Only one span of the listing below is wanted: the lines from the one with "base_cover();" through the one with "obj.matrix_world = world", reproduced exactly, both ends kept.
>> begin
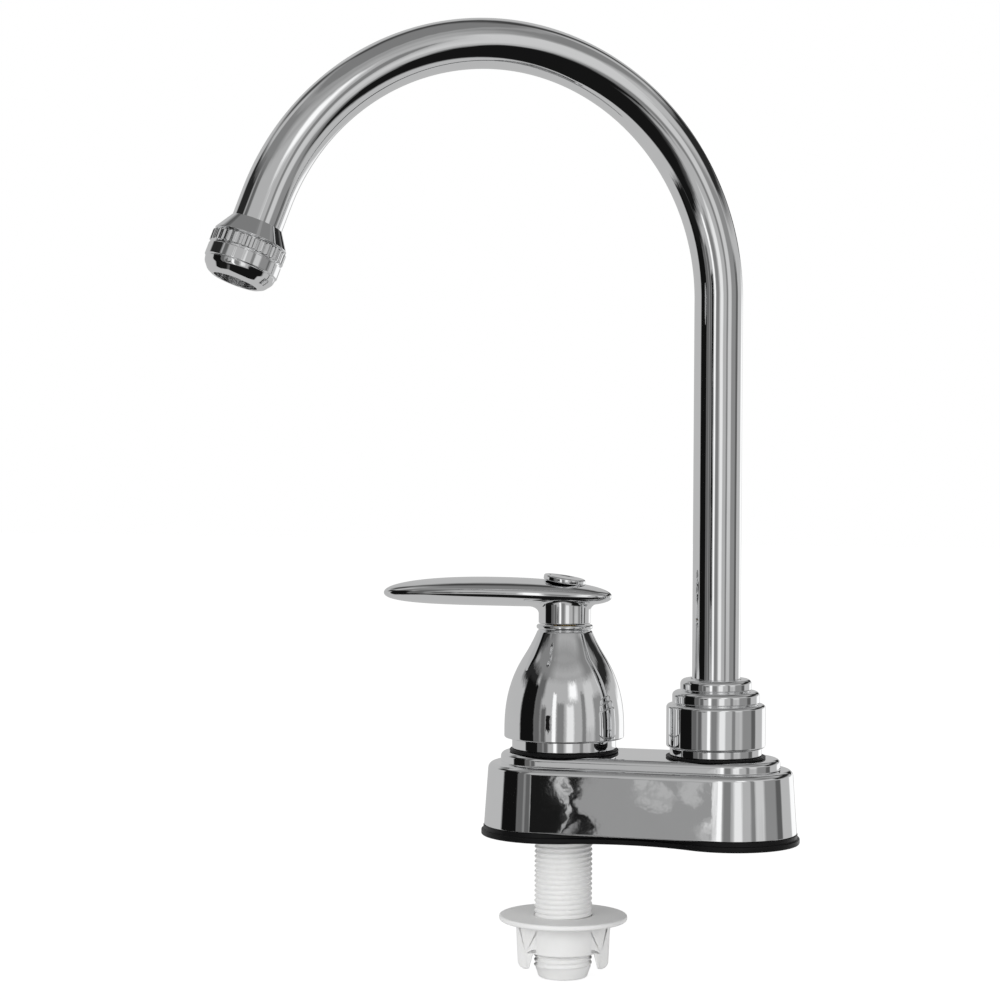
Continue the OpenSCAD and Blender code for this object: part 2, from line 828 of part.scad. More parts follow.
module spout_tube() {
    color(CHROME) on_spout() spout_path(tube_d / 2, tube_d / 2 - tube_wall);
}

module spout_spigot() {
    collar_top = spigot_collar_z + spigot_collar_t;
    color(BRASS) at_spout() difference() {
        union() {
            translate([0, 0, spigot_foot]) cylinder(r = spigot_r, h = spigot_collar_z - spigot_foot);
            translate([0, 0, spigot_collar_z]) cylinder(r = post_d / 2 - 0.4, h = spigot_collar_t);
        }
        translate([0, 0, spigot_foot - 1]) cylinder(r = tube_d / 2 - 2.2, h = tube_foot - spigot_foot + 2);
        translate([0, 0, tube_foot]) cylinder(r = tube_d / 2, h = collar_top - tube_foot + 1);
        for (z = spigot_seal_z) {
            translate([0, 0, z]) seal_groove(spigot_groove_r, spigot_r, spigot_section);
        }
    }
}

module spout_o_rings() {
    color(BLACK) at_spout() for (z = spigot_seal_z) {
        translate([0, 0, z]) o_ring(spigot_groove_r, spigot_section);
    }
}

module aerator_collar() {
    color(CHROME) on_tip() difference() {
        turned([
            [0, 0],
            [tube_d / 2 + 0.3, 0],
            [cone_d / 2, cone_l - 0.2],
            [cone_d / 2, cone_l],
            [nose_r, cone_l],
            [nose_r, nose_end],
            [0, nose_end]
        ]);
        translate([0, 0, -1]) cylinder(r = tube_d / 2 - end_cut + run_gap, h = tube_in + 1);
        translate([0, 0, -1]) cylinder(r = throat_r, h = nose_end + 2);
    }
}

module aerator_housing() {
    band_r = band_d / 2;
    barrel_r = band_r - 0.2;
    groove_r = band_r - 0.7;
    lip_r = 3.4;
    color(CHROME) on_tip() difference() {
        turned(concat(
            [[0, band_z], [band_r - 0.4, band_z], [band_r, band_z + 0.4]],
            [[band_r, band_z + band_l - 0.3], [groove_r, band_z + band_l], [groove_r, barrel_z]],
            [[barrel_r, barrel_z + 0.3], [barrel_r, barrel_z + barrel_l]],
            [[groove_r, barrel_z + barrel_l + 0.2]],
            arc(groove_r - lip_r, aerator_end - lip_r - 0.6, lip_r, 10, 66),
            [[mouth_d / 2 + 0.3, aerator_end], [0, aerator_end]]
        ));
        translate([0, 0, band_z - 1]) cylinder(r = nose_r + run_gap, h = shelf_t - band_z + 1);
        translate([0, 0, band_z]) cylinder(r = insert_r + 0.2, h = screen_z + screen_t - band_z);
        translate([0, 0, band_z]) cylinder(r = mouth_d / 2, h = aerator_end - band_z + 1);
        for (i = [0 : flute_n - 1]) {
            rotate([0, 0, 360 * i / flute_n]) translate([band_r + flute_depth, 0, band_z - 0.5]) {
                cylinder(r = 2 * flute_depth, h = band_l + 0.5);
            }
        }
    }
}

module aerator_washer() {
    color(BLACK) on_tip() ring(nose_end, shelf_t - rim_t, throat_r, nose_r - 0.1);
}

module aerator_insert() {
    plate_t = 2;
    color(WHITE) on_tip() difference() {
        union() {
            translate([0, 0, shelf_t - rim_t]) cylinder(r = nose_r - 0.1, h = rim_t);
            translate([0, 0, shelf_t - rim_t]) cylinder(r = insert_r, h = rim_t + insert_l);
        }
        translate([0, 0, shelf_t - rim_t + plate_t]) cylinder(r = insert_r - 1.4, h = insert_l);
        for (i = [0 : 11]) {
            rotate([0, 0, 30 * i]) translate([5, 0, shelf_t - rim_t - 1]) cylinder(r = 0.7, h = plate_t + 2);
        }
    }
}

module aerator_screen() {
    rows = 3;
    color(CHROME) on_tip() difference() {
        translate([0, 0, screen_z]) cylinder(r = insert_r, h = screen_t);
        for (i = [-rows : rows], j = [-rows : rows]) {
            if (abs(i + j) <= rows) {
                translate([screen_pitch * (i + j / 2), screen_pitch * j * sin(60), screen_z - 1]) {
                    cylinder(r = screen_hole_r, h = screen_t + 2);
                }
            }
        }
    }
}

// One wing: a tab with a rounded toe that grows from its thin outer edge to nearly the hub's full width
module wing() {
    outer = wing_span / 2;
    toe_r = 2.6;
    lean = 0.6;
    root = 1;
    root_x = 0.6 * nut_hub_r;
    edge = [outer, wing_t / 2];
    turn = atan2(edge[1], edge[0]) + acos(nut_hub_r / norm(edge));
    side = (nut_hub_r - 0.2) * [cos(turn), sin(turn)];
    intersection() {
        rotate([90, 0, 0]) translate([0, 0, -nut_hub_r]) linear_extrude(2 * nut_hub_r) polygon(concat(
            [[root_x, root], [outer + 1, root], [outer + lean, 0]],
            arc(outer - lean - toe_r, toe_r - wing_h, toe_r, 0, -130),
            [[nut_bore_r + 0.15, root - wing_hub_h], [root_x, root - wing_hub_h]]
        ));
        translate([0, 0, -wing_h - 1]) linear_extrude(wing_h + 3) {
            polygon([[0, 0], side, edge, [edge[0], -edge[1]], [side[0], -side[1]]]);
        }
    }
}

module wing_nut() {
    color(WHITE) translate([0, 0, -nut_drop - wing_flange_t]) difference() {
        union() {
            cylinder(r = wing_flange_d / 2, h = wing_flange_t);
            translate([0, 0, -wing_hub_h]) cylinder(r = nut_hub_r, h = wing_hub_h + 1);
            for (a = [0, 180]) {
                rotate([0, 0, nut_turn + a]) wing();
            }
        }
        translate([0, 0, -wing_h - 1]) cylinder(r = nut_bore_r, h = wing_h + wing_flange_t + 2);
    }
}

base_cover();
deck_gasket();
valve_body();
base_washer();
collar_ring();
bonnet_nut();
bell();
neck_disc();
cartridge_housing();
cartridge_seal();
fixed_disc();
crossover_tube();
crossover_o_rings();
spout_post();
spout_washer();
spout_base_ring();
spout_nut();
thrust_washer();
spout_bushing();
lever_handle();
handle_screw();
index_button();
spindle();
spindle_o_ring();
moving_disc();
spout_tube();
spout_spigot();
spout_o_rings();
aerator_collar();
aerator_housing();
aerator_washer();
aerator_insert();
aerator_screen();
wing_nut();
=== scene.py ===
"""Gooseneck bar faucet, dressed for a picture.

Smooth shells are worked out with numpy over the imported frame, each piece gets a procedural finish,
and a plain pale studio surrounds them. Sizes are in millimetres until a mesh is made.
"""
import json
from math import atan2, pi, radians

import bmesh
import bpy
import numpy as np
from bpy.props import FloatProperty, FloatVectorProperty, IntProperty, PointerProperty
from mathutils import Matrix, Vector


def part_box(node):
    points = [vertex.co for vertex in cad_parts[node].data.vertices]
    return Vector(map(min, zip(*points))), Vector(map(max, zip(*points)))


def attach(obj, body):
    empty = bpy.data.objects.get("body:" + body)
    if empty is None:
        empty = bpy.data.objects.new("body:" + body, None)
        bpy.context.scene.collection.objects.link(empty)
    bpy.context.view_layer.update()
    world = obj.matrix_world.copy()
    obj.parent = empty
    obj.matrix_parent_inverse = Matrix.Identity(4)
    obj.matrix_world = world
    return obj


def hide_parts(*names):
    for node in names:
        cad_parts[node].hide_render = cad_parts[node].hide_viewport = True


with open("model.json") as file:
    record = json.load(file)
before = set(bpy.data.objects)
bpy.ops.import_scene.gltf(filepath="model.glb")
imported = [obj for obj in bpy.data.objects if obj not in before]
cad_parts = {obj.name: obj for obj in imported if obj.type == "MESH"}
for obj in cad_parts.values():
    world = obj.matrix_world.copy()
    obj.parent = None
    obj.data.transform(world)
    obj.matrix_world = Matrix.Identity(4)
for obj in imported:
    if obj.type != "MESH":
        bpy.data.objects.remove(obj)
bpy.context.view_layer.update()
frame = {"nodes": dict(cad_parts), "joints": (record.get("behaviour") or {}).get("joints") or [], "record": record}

bl_info = {
    "name": "Gooseneck Bar Faucet",
    "version": (1, 0, 0),
    "blender": (4, 5, 0),
    "location": "View3D > Sidebar > Faucet",
    "description": "Builds the shells, the finishes and the studio of a gooseneck bar faucet",
    "category": "Add Mesh",
}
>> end
Correct result -
base_cover();
deck_gasket();
valve_body();
base_washer();
collar_ring();
bonnet_nut();
bell();
neck_disc();
cartridge_housing();
cartridge_seal();
fixed_disc();
crossover_tube();
crossover_o_rings();
spout_post();
spout_washer();
spout_base_ring();
spout_nut();
thrust_washer();
spout_bushing();
lever_handle();
handle_screw();
index_button();
spindle();
spindle_o_ring();
moving_disc();
spout_tube();
spout_spigot();
spout_o_rings();
aerator_collar();
aerator_housing();
aerator_washer();
aerator_insert();
aerator_screen();
wing_nut();
=== scene.py ===
"""Gooseneck bar faucet, dressed for a picture.

Smooth shells are worked out with numpy over the imported frame, each piece gets a procedural finish,
and a plain pale studio surrounds them. Sizes are in millimetres until a mesh is made.
"""
import json
from math import atan2, pi, radians

import bmesh
import bpy
import numpy as np
from bpy.props import FloatProperty, FloatVectorProperty, IntProperty, PointerProperty
from mathutils import Matrix, Vector


def part_box(node):
    points = [vertex.co for vertex in cad_parts[node].data.vertices]
    return Vector(map(min, zip(*points))), Vector(map(max, zip(*points)))


def attach(obj, body):
    empty = bpy.data.objects.get("body:" + body)
    if empty is None:
        empty = bpy.data.objects.new("body:" + body, None)
        bpy.context.scene.collection.objects.link(empty)
    bpy.context.view_layer.update()
    world = obj.matrix_world.copy()
    obj.parent = empty
    obj.matrix_parent_inverse = Matrix.Identity(4)
    obj.matrix_world = world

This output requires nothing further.